■ Task objective
Copy out the line that contains "home = bpy.data.collections.new(NAME)", the line that contains "zip(*points))), Vector(map(max, zip(*points)))", and every line between them, exactly, and nothing else.

** start Data in this exercise **

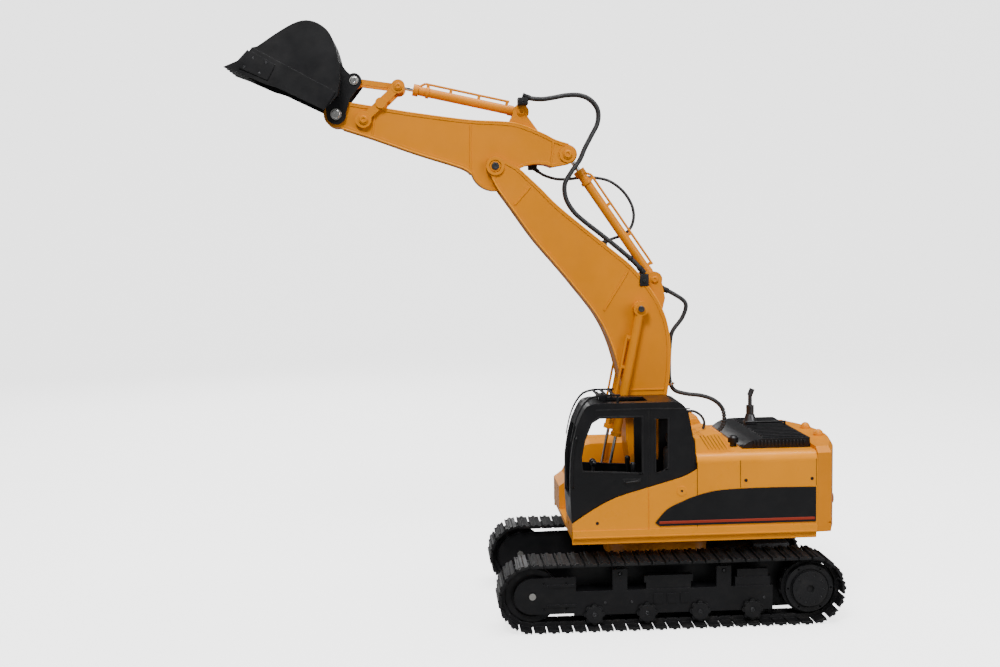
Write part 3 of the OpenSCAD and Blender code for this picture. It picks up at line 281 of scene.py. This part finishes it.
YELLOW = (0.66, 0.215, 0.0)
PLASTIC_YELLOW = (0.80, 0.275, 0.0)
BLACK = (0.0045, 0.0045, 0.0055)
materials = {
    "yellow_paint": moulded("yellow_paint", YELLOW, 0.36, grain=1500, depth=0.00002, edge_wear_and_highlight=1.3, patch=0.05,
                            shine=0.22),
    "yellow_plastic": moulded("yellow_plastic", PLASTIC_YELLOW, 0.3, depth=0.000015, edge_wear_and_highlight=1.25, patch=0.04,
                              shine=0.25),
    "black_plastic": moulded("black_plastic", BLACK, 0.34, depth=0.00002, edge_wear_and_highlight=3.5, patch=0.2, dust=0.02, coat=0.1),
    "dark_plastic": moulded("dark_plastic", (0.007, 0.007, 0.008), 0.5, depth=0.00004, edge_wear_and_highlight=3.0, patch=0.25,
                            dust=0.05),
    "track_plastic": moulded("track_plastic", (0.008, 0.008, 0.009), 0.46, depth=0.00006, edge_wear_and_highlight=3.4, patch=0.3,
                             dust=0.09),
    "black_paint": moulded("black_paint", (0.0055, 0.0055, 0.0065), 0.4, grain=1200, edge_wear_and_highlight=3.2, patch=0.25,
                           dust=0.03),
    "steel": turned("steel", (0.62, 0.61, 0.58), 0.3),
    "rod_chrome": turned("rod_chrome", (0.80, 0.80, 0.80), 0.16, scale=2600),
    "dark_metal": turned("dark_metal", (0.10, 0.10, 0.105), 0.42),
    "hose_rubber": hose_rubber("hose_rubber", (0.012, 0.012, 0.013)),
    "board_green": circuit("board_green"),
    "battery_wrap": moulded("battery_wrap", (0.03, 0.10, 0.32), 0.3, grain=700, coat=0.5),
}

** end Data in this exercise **
** start Data in this exercise **

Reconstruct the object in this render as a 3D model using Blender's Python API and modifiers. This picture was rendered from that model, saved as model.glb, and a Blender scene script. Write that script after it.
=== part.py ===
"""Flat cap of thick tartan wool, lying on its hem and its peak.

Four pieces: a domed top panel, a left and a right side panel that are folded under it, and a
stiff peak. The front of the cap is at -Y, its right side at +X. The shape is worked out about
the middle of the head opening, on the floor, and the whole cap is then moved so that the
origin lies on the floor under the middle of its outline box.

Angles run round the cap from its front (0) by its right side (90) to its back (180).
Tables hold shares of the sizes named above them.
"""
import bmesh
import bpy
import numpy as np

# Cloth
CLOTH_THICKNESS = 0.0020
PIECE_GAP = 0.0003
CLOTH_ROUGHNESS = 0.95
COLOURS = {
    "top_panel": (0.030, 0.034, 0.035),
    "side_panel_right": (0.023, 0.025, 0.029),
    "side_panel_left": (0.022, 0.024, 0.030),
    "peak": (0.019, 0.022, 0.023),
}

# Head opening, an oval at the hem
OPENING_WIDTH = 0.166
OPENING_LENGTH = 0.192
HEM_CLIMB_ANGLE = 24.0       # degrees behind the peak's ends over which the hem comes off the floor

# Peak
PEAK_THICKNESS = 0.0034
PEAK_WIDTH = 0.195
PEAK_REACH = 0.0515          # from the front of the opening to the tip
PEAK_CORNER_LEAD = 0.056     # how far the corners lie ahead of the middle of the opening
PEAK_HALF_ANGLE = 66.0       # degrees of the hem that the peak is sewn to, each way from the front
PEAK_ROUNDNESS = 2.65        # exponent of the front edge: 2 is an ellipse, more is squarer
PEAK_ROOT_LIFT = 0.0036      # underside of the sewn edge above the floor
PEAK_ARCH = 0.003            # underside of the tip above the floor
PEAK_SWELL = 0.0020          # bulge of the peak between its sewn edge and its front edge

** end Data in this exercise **
** start Data in this exercise **

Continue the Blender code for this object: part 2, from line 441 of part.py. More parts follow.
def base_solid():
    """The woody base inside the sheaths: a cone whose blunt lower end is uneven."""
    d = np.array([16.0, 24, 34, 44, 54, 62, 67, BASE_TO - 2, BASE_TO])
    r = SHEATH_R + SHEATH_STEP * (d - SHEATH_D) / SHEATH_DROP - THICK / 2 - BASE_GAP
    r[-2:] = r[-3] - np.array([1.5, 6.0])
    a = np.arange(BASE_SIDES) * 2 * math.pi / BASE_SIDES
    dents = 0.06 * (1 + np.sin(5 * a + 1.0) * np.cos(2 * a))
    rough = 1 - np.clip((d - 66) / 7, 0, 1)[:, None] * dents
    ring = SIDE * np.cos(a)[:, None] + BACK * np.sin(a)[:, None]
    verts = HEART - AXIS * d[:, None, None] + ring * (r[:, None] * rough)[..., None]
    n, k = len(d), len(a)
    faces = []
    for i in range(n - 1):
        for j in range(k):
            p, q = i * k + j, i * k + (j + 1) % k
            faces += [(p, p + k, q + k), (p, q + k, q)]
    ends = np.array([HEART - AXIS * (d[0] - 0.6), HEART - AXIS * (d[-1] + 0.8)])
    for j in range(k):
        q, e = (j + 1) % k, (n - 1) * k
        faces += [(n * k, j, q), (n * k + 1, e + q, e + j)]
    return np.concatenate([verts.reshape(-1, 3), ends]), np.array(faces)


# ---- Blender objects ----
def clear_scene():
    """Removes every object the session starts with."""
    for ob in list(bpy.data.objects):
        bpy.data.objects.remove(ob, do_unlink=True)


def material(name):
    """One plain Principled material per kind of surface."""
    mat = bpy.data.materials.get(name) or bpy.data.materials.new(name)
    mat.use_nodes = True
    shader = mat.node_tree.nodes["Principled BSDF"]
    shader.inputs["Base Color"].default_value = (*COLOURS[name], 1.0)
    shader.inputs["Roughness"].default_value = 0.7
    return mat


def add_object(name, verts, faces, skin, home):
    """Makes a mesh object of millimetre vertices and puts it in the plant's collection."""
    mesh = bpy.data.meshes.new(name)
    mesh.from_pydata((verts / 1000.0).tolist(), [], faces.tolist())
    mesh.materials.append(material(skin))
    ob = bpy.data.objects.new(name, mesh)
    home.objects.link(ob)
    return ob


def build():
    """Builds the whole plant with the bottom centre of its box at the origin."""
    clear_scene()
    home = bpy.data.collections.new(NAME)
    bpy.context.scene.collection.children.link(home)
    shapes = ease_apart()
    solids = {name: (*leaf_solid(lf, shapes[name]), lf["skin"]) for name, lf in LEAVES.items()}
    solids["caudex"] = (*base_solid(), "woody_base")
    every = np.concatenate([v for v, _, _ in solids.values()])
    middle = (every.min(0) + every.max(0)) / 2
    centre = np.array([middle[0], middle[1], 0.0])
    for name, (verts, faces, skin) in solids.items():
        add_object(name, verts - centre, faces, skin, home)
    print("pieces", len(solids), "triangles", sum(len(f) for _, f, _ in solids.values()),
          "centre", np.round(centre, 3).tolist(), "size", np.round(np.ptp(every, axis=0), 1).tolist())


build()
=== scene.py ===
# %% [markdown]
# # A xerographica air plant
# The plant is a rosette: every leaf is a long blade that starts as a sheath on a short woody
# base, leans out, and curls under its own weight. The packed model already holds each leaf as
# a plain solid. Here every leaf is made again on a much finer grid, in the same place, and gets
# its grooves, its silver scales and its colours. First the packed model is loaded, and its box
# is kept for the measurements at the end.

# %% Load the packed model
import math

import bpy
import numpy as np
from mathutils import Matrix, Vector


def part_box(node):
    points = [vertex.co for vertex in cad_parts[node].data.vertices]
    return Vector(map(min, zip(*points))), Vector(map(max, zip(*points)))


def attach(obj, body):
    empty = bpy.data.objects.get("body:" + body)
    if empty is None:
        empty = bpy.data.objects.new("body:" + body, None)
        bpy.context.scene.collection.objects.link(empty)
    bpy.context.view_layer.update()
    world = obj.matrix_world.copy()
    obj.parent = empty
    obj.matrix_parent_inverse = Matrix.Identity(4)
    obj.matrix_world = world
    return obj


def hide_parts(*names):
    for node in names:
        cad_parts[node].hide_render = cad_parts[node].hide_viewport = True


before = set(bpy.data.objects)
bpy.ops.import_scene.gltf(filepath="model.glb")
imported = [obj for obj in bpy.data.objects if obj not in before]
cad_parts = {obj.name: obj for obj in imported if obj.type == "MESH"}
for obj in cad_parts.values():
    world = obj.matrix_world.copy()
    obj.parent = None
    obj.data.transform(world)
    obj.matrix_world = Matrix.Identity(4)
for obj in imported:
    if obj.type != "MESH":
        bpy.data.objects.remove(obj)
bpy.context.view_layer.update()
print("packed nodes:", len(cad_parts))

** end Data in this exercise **

■ Answer for the task
    home = bpy.data.collections.new(NAME)
    bpy.context.scene.collection.children.link(home)
    shapes = ease_apart()
    solids = {name: (*leaf_solid(lf, shapes[name]), lf["skin"]) for name, lf in LEAVES.items()}
    solids["caudex"] = (*base_solid(), "woody_base")
    every = np.concatenate([v for v, _, _ in solids.values()])
    middle = (every.min(0) + every.max(0)) / 2
    centre = np.array([middle[0], middle[1], 0.0])
    for name, (verts, faces, skin) in solids.items():
        add_object(name, verts - centre, faces, skin, home)
    print("pieces", len(solids), "triangles", sum(len(f) for _, f, _ in solids.values()),
          "centre", np.round(centre, 3).tolist(), "size", np.round(np.ptp(every, axis=0), 1).tolist())


build()
=== scene.py ===
# %% [markdown]
# # A xerographica air plant
# The plant is a rosette: every leaf is a long blade that starts as a sheath on a short woody
# base, leans out, and curls under its own weight. The packed model already holds each leaf as
# a plain solid. Here every leaf is made again on a much finer grid, in the same place, and gets
# its grooves, its silver scales and its colours. First the packed model is loaded, and its box
# is kept for the measurements at the end.

# %% Load the packed model
import math

import bpy
import numpy as np
from mathutils import Matrix, Vector


def part_box(node):
    points = [vertex.co for vertex in cad_parts[node].data.vertices]
    return Vector(map(min, zip(*points))), Vector(map(max, zip(*points)))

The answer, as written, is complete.